Das Spiel ist Kult und hohes Gut. Nicht nur im Revier, aber besonders dort. 1892 wurde der Wittener FC als erster originärer Fußballverein im Ruhrgebiet gegründet. Zu großem Ruhm brachte er es nicht. Andere waren da erfolgreicher. Nicht weniger als sieben Clubs aus dem Ballungsraum schmück(t)en ihre Briefbögen mit der Referenz „Bundesligist“. Aktuell spielen drei im Oberhaus – und sind freiwillige und unfreiwillige Hauptdarsteller im Titel- und Tränen-Drama an diesem Samstag.
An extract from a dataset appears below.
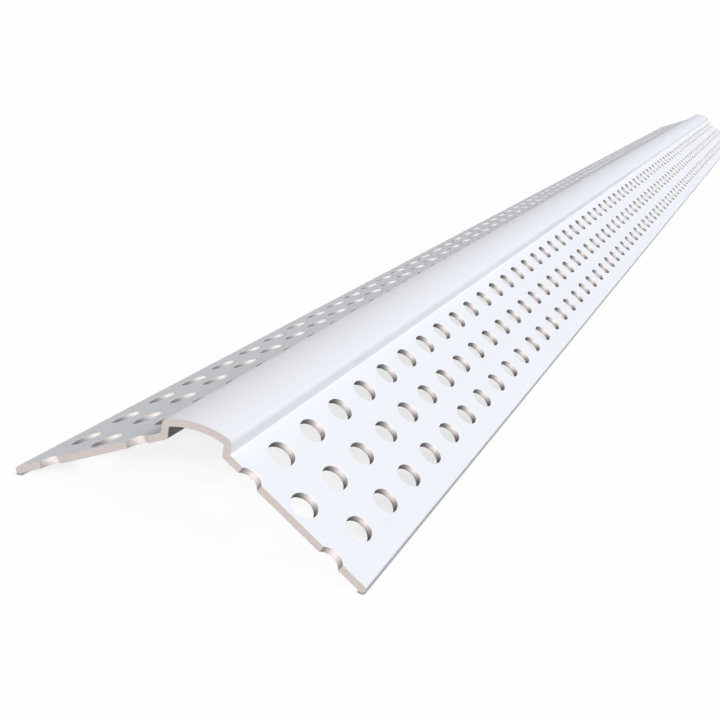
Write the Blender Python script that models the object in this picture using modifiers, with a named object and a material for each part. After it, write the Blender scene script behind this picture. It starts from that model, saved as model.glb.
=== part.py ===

Neunter Titel und fünfter Abstieg
Schlaflos im Revier – das gilt zuallererst für Dortmund. Die Gastronomie hat die Woche genutzt, um die Trinkvorräte aufzufüllen. Seit Tagen dursten die BVB-Anhänger dem Saisonfinale entgegen. Mit einem Sieg über Mainz würde die Borussia das Ende der Bayern-Dynastie ausrufen und nicht nur das Stadion in einen Hort überschäumender Freude verwandeln. Dort schoss der Spitzenreiter zuletzt in vier Partien 20 Tore – Klingelingeling im 18-Minuten-Takt. Doch Vorsicht: Noch haben die Bayern Puls. Und dann gibt es die warnenden historischen Daten. Fünfmal in der Bundesliga-Gesichte stürzte ein Tabellenführer in der finalen Runde vom Thron. 1971 die Bayern (Meister: Gladbach), 1986 Bremen (Bayern), 1992 Frankfurt (Stuttgart), 1995 wieder Bremen (Dortmund), 2000 Leverkusen (Bayern).
Dortmund macht sich fein und fertig für große Feierlichkeiten, gute 30 Kilometer westwärts kreiselt die nackte Angst. Schalke auf 17, da lauern schon wieder die Geier auf Beute. Tatsächlich droht den Knappen der fünfte Abstieg aus dem Oberhaus. Es braucht mindestens einen Punkt in Leipzig und dazu Schützenhilfe auf anderen Plätzen, um noch aus der Falle zu kommen. Klaus Fischer, Schalker Idol und Rekordtorjäger, empfiehlt seinen Erben einen Marathon mit zwischenzeitlicher Erleichterung. „Die müssen laufen, bis sie kotzen“, sagte der 73-Jährige in einem Interview. Trainer Thomas Reis wird vermutlich einen etwas feineren Matchplan haben und will mit Rückblick auf das Hinspiel (1:6 im eigenen Stadion) „Entwicklungen sehen“. Daran arbeiten er und sein Team seit Monaten überaus erfolgreich. Kaum zu glauben, aber wahr: Schalke geht als achtbeste Rückrunden-Elf in den finalen Akt. Eine Tragödie, wenn er als genau solche endet...
Bochum weiß noch nichts genaues
Dortmund. Schalke. Und mittendrin Bochum. Der Stehauf-Club im Pütt. Schon sechsmal aus der Bundesliga abgestiegen (nur Nürnberg und Bielefeld erwischte es öfter) und immer wieder zurückgekehrt. Gerade weiß an der Castroper Straße aber niemand Genaues. Klassenerhalt, Relegation, Abstieg – noch kann der VfL von süß bis sauer alles bekommen, da ist jetzt auch ein bisschen kleine Mathematik gefragt. So viel ist sicher: Mit einem Dreier gegen Bayer Leverkusen wäre das heimstarke Team vielleicht noch nicht ganz fein, aber zumindest aus dem Gröbsten raus. Wie Schalke schaut auch der VfL an diesem Samstag über den Zaun auf die Konkurrenten Stuttgart (gegen Hoffenheim) und Augsburg (in Mönchengladbach).
Das (Fußball)Revier zwischen Vorfreude und Stress. Vier ehemalige Bundesligisten schauen neidisch zu. RW Essen und der MSV Duisburg sind Drittligisten, RW Oberhausen spielt in der Regionalliga und die SG Wattenscheid 09 ist gerade in die Fünftklassigkeit abgerutscht.